== SUPPLIED MATERIAL ==
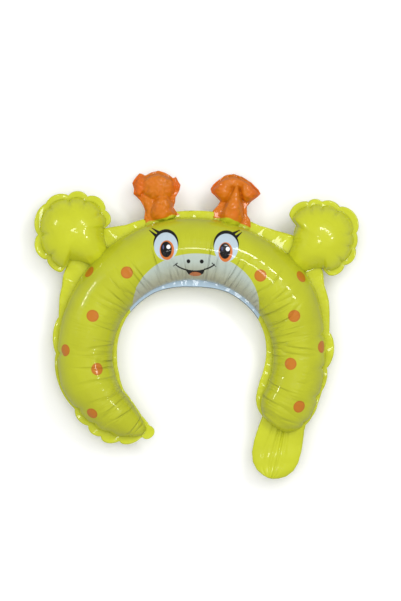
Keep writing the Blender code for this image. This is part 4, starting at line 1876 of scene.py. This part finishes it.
@dataclass
class Studio:
    """The floor, the lights and the camera."""

    pixel: float = 1.07 * MM
    image: tuple[int, int] = (401, 601)
    image_middle: tuple[float, float] = (200.5, 300.5)
    hoop_pixel: tuple[float, float] = (191.9, 355.7)
    distance: float = 5.0
    lens_sensor: float = 36.0
    sky: float = 0.38
    floor_tone: float = 0.93
    floor_roughness: float = 0.9
    floor_half: float = 4.0
    boxes: tuple[Softbox, ...] = (
        Softbox("overhead", (0.0, 0.1, 2.4), (3.2, 3.2), 59.0, mirrored=False),
        Softbox("left_strip", (-1.246, 0.5725, 0.858), (0.34, 0.04), 2.6),
        Softbox("top_panel", (0.030, 0.115, 1.50), (0.20, 0.12), 1.0),
    )
    panels: tuple[tuple[float, float], ...] = (
        (0.385, 0.715), (0.480, 0.610), (0.600, 0.480), (0.749, 0.296), (0.890, 0.115),
    )
    panel_height: float = 1.19
    panel_size: tuple[float, float] = (0.08, 0.15)
    panel_power: float = 0.9

    def camera(self) -> None:
        """Looks straight down on the balloon, as the photograph does."""
        x = HOOP_CENTRE[0] + (self.image_middle[0] - self.hoop_pixel[0]) * self.pixel
        y = HOOP_CENTRE[1] + (self.hoop_pixel[1] - self.image_middle[1]) * self.pixel
        seam = float(LINE.seam_height(np.array(0.0)))
        lens = bpy.data.cameras.new("camera")
        lens.sensor_fit = "VERTICAL"
        lens.sensor_height = self.lens_sensor
        lens.lens = self.lens_sensor * self.distance / (self.image[1] * self.pixel)
        lens.clip_end = 50.0
        camera = bpy.data.objects.new("camera", lens)
        camera.location = (x, y, seam + self.distance)
        bpy.context.scene.collection.objects.link(camera)
        bpy.context.scene.camera = camera

    def lights(self) -> None:
        """Plain soft light from above, with a strip and small panels for the glints on the film."""
        for box in self.boxes:
            box.light()
        for number, (x, y) in enumerate(self.panels, 1):
            spot = (x, y, self.panel_height)
            Softbox(f"right_panel_{number}", spot, self.panel_size, self.panel_power).light()
        world = bpy.data.worlds.new("sky")
        world.use_nodes = True
        world.node_tree.nodes["Background"].inputs["Color"].default_value = (1.0, 1.0, 1.0, 1.0)
        world.node_tree.nodes["Background"].inputs["Strength"].default_value = self.sky
        bpy.context.scene.world = world
        bpy.context.scene.view_settings.view_transform = "Standard"

    def floor(self) -> None:
        """A plain pale floor, which the glossy film doesn't mirror."""
        body = bmesh.new()
        bmesh.ops.create_grid(body, x_segments=1, y_segments=1, size=self.floor_half)
        mesh = bpy.data.meshes.new("floor")
        body.to_mesh(mesh)
        body.free()
        floor = bpy.data.objects.new("floor", mesh)
        bpy.context.scene.collection.objects.link(floor)
        shader = Shader("floor")
        shader.surface.inputs["Base Color"].default_value = (*[self.floor_tone] * 3, 1.0)
        shader.surface.inputs["Roughness"].default_value = self.floor_roughness
        mesh.materials.append(shader.material)
        floor.visible_glossy = False


LEFT_HORN_ROWS = (
    (-0.30, -14.8, 24.0), (0.07, -14.6, 24.8), (0.17, -13.9, 24.3), (0.23, -13.5, 19.4),
    (0.32, -14.9, 16.7), (0.44, -18.3, 18.6), (0.54, -23.0, 18.9), (0.59, -26.1, 20.2),
    (0.70, -25.4, 23.1), (0.82, -27.3, 24.3), (0.89, -25.7, 22.1), (1.00, -21.2, 19.5),
)
LEFT_HORN_TOP = (
    (-1.00, 50.0), (-0.90, 51.9), (-0.77, 51.1), (-0.62, 49.2), (-0.33, 52.4), (0.07, 54.6), (0.40, 52.6),
    (0.67, 49.6), (0.85, 46.3), (1.00, 47.9),
)
RIGHT_HORN_ROWS = (
    (-0.30, -20.0, 18.2), (0.09, -22.5, 16.8), (0.19, -23.1, 13.5), (0.27, -23.3, 13.3),
    (0.37, -18.1, 13.1), (0.47, -15.2, 17.4), (0.58, -21.0, 24.9), (0.64, -24.6, 27.8),
    (0.72, -25.7, 26.0), (0.80, -23.0, 21.9), (0.88, -18.2, 18.2), (0.95, -13.4, 12.3), (1.00, -9.1, 8.0),
)
RIGHT_HORN_TOP = ((-1.0, 52.5), (0.0, 53.6), (1.0, 50.5))
LEFT_EAR_RIM = (
    (13.0, 38.4, 2.6), (35.0, 39.2, 5.2), (70.0, 39.2, 4.4), (100.0, 38.7, 3.8), (136.0, 42.7, 4.2),
    (185.0, 39.2, 5.8), (225.0, 42.0, 2.6), (252.0, 45.5, 0.0), (260.0, 32.0, 0.0), (364.0, 30.0, 0.0),
)
RIGHT_EAR_RIM = (
    (-82.0, 38.0, 3.8), (-50.0, 35.8, 3.8), (-16.0, 35.8, 1.4), (11.0, 36.3, 6.2), (62.0, 38.5, 2.9),
    (91.0, 39.6, 2.8), (111.0, 42.3, 4.2), (145.0, 43.3, 0.0), (153.0, 32.0, 0.0), (268.0, 30.0, 0.0),
)
LEFT_HORN_PUFFS = (
    Puff(0.02, 0.73, 0.72, 0.31, 11.0),
    Puff(-0.84, 0.74, 0.27, 0.25, 7.5),
    Puff(0.86, 0.78, 0.20, 0.17, 6.5),
    Puff(0.22, 0.27, 0.50, 0.27, 11.5, spread=0.35),
    Puff(-0.36, 0.30, 0.36, 0.30, 4.2, lean=-0.4),
)
RIGHT_HORN_PUFFS = (
    Puff(-0.03, 0.38, 0.38, 0.45, 13.5, spread=0.75, lean=0.3),
    Puff(-0.54, 0.71, 0.50, 0.27, 10.5),
    Puff(0.64, 0.69, 0.42, 0.27, 10.5),
    Puff(0.05, 0.87, 0.62, 0.16, 8.0),
)


def main() -> None:
    """Builds the balloon piece by piece, then the studio round it."""
    logging.basicConfig(level=logging.INFO, format="%(name)s: %(message)s")
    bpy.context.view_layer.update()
    finish = PrintedFilm()
    hoop = Hoop(finish)
    pieces = [hoop.film(), *hoop.seams()]
    for ear in (
        Ear(Hand.LEFT, finish, -43.3, 0.0025, LEFT_EAR_RIM, film_seed=11),
        Ear(Hand.RIGHT, finish, 48.3, 0.0085, RIGHT_EAR_RIM, film_seed=12),
    ):
        pieces += [ear.film(), ear.sealed()]
    for horn in (
        Horn(Hand.LEFT, finish, -0.0365, 0.0255, LEFT_HORN_ROWS, LEFT_HORN_TOP, LEFT_HORN_PUFFS, seed=21),
        Horn(Hand.RIGHT, finish, 0.0456, 0.0260, RIGHT_HORN_ROWS, RIGHT_HORN_TOP, RIGHT_HORN_PUFFS, seed=22),
    ):
        pieces += [horn.film(), horn.sealed()]
    pieces.append(Tail(finish).film())
    for piece in pieces:
        log.info("%s: %d faces", piece.name, len(piece.data.polygons))
    studio = Studio()
    studio.floor()
    studio.lights()
    studio.camera()


if __name__ == "__main__":
    main()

== YOUR INSTRUCTIONS ==
Locate and copy each line in the data above that includes the word "scene".

== WRITTEN ANSWER ==
Keep writing the Blender code for this image. This is part 4, starting at line 1876 of scene.py. This part finishes it.
        bpy.context.scene.collection.objects.link(camera)
        bpy.context.scene.camera = camera
        bpy.context.scene.world = world
        bpy.context.scene.view_settings.view_transform = "Standard"
        bpy.context.scene.collection.objects.link(floor)